(Rows from a 3D modeling dataset)
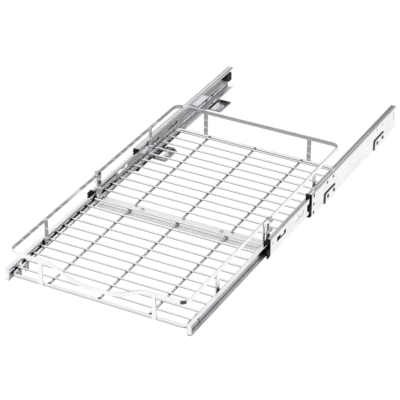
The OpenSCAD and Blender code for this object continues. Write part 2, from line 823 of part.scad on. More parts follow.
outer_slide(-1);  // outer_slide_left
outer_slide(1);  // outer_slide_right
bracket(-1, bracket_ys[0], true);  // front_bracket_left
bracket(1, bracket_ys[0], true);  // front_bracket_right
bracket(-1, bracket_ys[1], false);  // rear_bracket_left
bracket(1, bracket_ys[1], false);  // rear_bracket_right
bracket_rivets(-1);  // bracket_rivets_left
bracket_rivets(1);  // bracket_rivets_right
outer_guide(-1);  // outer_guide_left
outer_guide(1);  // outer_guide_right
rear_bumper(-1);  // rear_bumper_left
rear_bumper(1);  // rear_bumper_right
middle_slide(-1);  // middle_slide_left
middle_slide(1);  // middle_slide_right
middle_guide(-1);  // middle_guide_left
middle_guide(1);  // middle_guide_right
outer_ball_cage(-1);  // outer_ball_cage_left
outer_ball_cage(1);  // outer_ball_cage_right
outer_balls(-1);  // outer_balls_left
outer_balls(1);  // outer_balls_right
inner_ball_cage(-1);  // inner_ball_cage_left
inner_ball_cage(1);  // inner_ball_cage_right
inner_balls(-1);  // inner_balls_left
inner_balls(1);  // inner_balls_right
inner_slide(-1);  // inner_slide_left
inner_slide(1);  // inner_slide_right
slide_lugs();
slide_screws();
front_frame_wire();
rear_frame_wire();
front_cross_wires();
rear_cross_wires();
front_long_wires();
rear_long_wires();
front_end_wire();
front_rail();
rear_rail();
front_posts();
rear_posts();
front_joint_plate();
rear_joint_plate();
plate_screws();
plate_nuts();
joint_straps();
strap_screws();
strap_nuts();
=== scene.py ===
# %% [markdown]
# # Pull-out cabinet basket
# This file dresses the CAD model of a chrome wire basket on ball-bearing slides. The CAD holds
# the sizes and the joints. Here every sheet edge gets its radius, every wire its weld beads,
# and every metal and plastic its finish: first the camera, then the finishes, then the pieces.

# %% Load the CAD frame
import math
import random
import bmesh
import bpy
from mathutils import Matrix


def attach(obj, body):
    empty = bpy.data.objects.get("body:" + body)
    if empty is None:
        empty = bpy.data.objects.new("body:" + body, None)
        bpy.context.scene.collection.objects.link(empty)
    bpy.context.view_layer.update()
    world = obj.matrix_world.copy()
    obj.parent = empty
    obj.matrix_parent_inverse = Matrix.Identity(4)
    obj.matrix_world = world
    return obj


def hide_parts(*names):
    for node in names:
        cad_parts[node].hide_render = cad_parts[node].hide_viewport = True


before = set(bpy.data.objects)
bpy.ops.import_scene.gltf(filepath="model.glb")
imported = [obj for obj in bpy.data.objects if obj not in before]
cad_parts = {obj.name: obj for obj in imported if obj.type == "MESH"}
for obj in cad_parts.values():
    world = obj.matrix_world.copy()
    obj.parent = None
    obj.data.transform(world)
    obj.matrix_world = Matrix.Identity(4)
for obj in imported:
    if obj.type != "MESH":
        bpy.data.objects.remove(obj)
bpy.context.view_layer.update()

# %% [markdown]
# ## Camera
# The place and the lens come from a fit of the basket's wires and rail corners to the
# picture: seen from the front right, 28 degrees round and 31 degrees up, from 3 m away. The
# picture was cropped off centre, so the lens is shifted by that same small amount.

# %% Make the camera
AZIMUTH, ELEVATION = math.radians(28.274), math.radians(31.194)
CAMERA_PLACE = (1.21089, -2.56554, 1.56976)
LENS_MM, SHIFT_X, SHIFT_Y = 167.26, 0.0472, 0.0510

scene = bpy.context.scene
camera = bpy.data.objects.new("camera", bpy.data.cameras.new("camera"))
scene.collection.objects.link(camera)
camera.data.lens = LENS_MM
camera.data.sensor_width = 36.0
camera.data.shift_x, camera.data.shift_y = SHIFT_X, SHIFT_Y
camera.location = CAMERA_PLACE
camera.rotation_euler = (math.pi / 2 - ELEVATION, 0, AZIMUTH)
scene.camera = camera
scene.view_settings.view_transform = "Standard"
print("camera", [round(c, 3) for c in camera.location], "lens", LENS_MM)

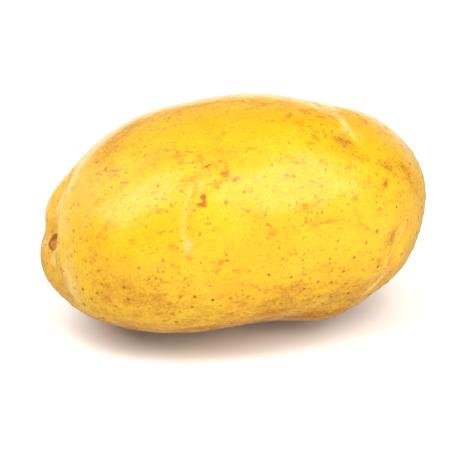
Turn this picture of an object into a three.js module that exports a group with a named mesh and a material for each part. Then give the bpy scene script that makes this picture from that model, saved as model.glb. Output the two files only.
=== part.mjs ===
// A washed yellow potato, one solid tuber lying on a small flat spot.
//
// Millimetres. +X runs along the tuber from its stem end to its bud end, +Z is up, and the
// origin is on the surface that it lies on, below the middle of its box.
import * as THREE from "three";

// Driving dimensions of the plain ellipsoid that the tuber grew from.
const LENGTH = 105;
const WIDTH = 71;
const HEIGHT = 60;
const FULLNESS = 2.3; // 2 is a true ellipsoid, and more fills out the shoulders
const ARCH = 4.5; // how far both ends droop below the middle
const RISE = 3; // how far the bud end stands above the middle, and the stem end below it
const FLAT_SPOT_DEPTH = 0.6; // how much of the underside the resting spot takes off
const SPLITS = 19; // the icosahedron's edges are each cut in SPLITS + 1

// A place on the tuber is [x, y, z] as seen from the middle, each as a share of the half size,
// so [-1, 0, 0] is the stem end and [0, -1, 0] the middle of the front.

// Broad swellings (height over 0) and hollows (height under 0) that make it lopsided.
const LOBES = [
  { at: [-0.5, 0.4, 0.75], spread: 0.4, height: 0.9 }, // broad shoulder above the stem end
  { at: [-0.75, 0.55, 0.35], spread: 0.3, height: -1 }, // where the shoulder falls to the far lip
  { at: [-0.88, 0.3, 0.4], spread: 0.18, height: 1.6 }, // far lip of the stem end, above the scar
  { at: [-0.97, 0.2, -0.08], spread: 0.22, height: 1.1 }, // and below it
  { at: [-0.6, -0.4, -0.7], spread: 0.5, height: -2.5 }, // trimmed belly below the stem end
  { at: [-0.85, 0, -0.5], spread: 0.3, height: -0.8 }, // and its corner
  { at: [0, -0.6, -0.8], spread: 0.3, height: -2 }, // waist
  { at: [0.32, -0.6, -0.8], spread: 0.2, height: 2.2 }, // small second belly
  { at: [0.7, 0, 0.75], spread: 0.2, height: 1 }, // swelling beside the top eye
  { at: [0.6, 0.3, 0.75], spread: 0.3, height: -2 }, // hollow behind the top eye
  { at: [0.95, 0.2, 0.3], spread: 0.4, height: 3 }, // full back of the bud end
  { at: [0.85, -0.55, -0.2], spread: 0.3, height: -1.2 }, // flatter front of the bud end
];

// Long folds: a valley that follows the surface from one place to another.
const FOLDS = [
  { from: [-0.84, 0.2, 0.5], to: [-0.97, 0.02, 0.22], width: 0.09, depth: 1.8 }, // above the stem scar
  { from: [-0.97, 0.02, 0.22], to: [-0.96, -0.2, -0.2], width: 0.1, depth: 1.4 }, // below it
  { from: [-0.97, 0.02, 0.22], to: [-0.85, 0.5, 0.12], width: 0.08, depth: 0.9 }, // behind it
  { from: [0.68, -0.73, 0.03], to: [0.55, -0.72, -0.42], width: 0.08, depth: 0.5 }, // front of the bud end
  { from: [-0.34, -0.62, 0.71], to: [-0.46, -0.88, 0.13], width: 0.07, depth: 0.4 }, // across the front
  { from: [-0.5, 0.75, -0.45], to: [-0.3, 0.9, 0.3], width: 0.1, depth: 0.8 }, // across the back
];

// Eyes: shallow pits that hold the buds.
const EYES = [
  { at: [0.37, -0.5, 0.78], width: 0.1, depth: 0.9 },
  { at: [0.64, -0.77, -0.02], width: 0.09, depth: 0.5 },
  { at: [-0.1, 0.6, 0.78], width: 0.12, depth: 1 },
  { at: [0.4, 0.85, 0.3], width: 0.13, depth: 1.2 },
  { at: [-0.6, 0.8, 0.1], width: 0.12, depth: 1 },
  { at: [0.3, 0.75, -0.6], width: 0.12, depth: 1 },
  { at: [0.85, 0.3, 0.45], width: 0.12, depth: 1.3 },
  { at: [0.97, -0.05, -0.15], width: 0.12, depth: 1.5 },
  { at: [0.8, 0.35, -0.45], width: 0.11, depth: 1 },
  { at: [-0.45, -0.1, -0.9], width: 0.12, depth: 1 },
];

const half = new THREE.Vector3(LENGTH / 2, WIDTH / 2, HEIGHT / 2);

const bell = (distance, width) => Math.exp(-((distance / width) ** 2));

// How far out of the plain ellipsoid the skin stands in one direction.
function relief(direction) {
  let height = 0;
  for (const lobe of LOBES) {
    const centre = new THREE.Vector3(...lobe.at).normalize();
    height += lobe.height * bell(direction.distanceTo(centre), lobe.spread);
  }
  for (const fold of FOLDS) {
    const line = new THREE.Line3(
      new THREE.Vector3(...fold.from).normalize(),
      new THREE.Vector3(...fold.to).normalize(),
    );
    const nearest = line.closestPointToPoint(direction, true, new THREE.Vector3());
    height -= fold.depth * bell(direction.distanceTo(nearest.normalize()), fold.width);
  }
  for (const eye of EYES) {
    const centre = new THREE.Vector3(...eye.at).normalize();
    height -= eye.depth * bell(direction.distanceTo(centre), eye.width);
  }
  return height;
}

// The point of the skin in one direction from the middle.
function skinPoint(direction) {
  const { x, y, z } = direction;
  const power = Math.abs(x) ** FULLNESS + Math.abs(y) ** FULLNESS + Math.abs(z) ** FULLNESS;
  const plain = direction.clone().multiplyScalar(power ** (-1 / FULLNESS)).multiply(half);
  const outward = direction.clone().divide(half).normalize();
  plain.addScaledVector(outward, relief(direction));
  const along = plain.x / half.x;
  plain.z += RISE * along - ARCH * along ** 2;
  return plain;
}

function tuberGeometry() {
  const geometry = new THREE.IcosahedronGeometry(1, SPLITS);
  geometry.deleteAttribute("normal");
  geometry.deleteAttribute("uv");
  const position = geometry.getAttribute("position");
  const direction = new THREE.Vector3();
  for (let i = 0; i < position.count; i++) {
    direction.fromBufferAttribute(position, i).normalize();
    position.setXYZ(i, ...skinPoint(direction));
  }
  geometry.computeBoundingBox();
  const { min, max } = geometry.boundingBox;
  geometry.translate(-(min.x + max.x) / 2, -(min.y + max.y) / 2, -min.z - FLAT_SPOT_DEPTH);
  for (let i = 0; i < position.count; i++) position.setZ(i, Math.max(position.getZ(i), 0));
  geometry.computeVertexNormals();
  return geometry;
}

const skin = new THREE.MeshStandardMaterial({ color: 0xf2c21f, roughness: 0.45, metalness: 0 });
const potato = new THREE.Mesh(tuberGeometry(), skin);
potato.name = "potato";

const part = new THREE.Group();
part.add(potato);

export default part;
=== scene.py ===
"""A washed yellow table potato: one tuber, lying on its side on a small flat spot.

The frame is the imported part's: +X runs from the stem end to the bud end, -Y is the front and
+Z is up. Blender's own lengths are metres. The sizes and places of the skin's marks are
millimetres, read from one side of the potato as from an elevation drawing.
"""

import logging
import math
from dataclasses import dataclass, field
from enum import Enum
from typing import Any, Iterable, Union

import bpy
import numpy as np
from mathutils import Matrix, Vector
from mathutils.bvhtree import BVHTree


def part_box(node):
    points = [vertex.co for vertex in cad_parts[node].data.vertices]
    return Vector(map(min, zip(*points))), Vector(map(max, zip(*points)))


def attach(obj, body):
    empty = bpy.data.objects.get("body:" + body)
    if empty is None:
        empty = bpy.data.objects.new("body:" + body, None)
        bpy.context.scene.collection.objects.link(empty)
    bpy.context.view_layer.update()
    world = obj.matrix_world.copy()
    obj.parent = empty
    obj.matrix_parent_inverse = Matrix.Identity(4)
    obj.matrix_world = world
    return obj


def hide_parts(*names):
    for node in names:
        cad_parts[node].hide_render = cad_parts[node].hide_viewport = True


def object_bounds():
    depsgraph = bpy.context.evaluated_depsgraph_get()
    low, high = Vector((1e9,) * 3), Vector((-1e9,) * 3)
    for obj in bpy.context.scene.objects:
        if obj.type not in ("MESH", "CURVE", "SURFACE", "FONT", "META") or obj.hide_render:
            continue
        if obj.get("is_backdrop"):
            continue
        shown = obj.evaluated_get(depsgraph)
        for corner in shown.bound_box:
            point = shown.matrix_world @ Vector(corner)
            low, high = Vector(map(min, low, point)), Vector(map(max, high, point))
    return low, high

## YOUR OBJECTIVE
Write out the lines above, starting at the line that contains "Vector(map(max, high, point))" and ending with the final line, and nothing else; copy them exactly.

## CORRECT RESPONSE
            low, high = Vector(map(min, low, point)), Vector(map(max, high, point))
    return low, high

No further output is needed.